WORK TO COMPLETE:
Set down word for word each line from the start of the listing through the line that contains "V = FreeCAD.Vector", both included.

GIVEN INFORMATION:

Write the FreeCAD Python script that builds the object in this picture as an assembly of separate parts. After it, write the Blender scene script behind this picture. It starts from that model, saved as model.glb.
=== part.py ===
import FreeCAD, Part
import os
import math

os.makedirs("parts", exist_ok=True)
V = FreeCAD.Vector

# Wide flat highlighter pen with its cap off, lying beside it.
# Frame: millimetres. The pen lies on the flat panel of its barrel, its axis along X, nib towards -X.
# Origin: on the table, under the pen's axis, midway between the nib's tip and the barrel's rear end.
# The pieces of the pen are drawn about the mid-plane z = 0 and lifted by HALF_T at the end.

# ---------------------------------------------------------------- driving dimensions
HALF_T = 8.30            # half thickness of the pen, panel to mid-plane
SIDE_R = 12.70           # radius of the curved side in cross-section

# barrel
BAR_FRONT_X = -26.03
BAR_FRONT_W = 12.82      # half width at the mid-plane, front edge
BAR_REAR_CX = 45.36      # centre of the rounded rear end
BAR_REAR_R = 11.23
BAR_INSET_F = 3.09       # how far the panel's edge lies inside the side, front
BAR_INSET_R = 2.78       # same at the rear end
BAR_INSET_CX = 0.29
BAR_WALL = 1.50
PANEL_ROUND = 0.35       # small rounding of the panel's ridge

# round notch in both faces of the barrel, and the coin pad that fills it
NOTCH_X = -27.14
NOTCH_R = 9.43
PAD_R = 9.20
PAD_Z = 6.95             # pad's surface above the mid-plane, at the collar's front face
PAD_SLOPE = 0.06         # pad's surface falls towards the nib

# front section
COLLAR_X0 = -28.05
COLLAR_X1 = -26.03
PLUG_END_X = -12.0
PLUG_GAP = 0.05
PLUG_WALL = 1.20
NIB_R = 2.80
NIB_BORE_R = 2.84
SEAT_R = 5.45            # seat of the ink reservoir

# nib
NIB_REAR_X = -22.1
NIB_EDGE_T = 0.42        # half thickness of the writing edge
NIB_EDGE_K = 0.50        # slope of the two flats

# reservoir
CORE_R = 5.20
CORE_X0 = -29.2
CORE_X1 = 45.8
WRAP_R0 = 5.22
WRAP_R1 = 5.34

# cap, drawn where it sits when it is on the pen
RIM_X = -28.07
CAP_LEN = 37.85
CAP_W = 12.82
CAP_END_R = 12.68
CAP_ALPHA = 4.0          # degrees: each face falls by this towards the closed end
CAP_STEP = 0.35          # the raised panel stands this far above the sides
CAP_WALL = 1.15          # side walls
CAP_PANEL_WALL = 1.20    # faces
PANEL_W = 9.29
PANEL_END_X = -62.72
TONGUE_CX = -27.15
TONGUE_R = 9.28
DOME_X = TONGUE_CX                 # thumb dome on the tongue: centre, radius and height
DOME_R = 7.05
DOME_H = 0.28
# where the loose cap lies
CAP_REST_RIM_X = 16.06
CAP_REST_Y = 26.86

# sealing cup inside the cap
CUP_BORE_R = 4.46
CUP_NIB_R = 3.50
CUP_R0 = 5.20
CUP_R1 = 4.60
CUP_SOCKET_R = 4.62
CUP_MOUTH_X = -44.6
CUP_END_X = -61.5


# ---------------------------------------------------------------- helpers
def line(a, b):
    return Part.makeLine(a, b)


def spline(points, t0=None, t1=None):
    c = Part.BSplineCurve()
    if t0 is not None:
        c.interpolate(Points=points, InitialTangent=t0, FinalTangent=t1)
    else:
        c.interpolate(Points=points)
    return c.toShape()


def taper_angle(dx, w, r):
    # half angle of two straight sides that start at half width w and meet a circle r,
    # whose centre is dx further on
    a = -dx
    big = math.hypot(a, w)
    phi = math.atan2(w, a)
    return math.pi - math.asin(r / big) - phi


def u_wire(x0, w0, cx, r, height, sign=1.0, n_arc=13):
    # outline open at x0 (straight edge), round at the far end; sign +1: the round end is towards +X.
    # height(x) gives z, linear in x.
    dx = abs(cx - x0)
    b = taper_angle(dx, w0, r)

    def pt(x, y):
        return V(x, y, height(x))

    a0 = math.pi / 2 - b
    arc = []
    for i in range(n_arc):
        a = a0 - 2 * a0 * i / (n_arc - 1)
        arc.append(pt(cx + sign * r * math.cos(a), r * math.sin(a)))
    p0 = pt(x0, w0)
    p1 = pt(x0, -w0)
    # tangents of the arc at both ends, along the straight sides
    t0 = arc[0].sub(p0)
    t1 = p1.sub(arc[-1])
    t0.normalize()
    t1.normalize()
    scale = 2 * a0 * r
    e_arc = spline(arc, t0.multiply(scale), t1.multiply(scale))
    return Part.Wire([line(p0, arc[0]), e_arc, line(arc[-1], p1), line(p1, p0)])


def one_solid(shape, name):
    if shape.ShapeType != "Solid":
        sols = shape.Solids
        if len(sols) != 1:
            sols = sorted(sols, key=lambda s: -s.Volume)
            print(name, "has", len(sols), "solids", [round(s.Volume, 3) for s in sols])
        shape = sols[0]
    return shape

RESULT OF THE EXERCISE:
Write the FreeCAD Python script that builds the object in this picture as an assembly of separate parts. After it, write the Blender scene script behind this picture. It starts from that model, saved as model.glb.
=== part.py ===
import FreeCAD, Part
import os
import math

os.makedirs("parts", exist_ok=True)
V = FreeCAD.Vector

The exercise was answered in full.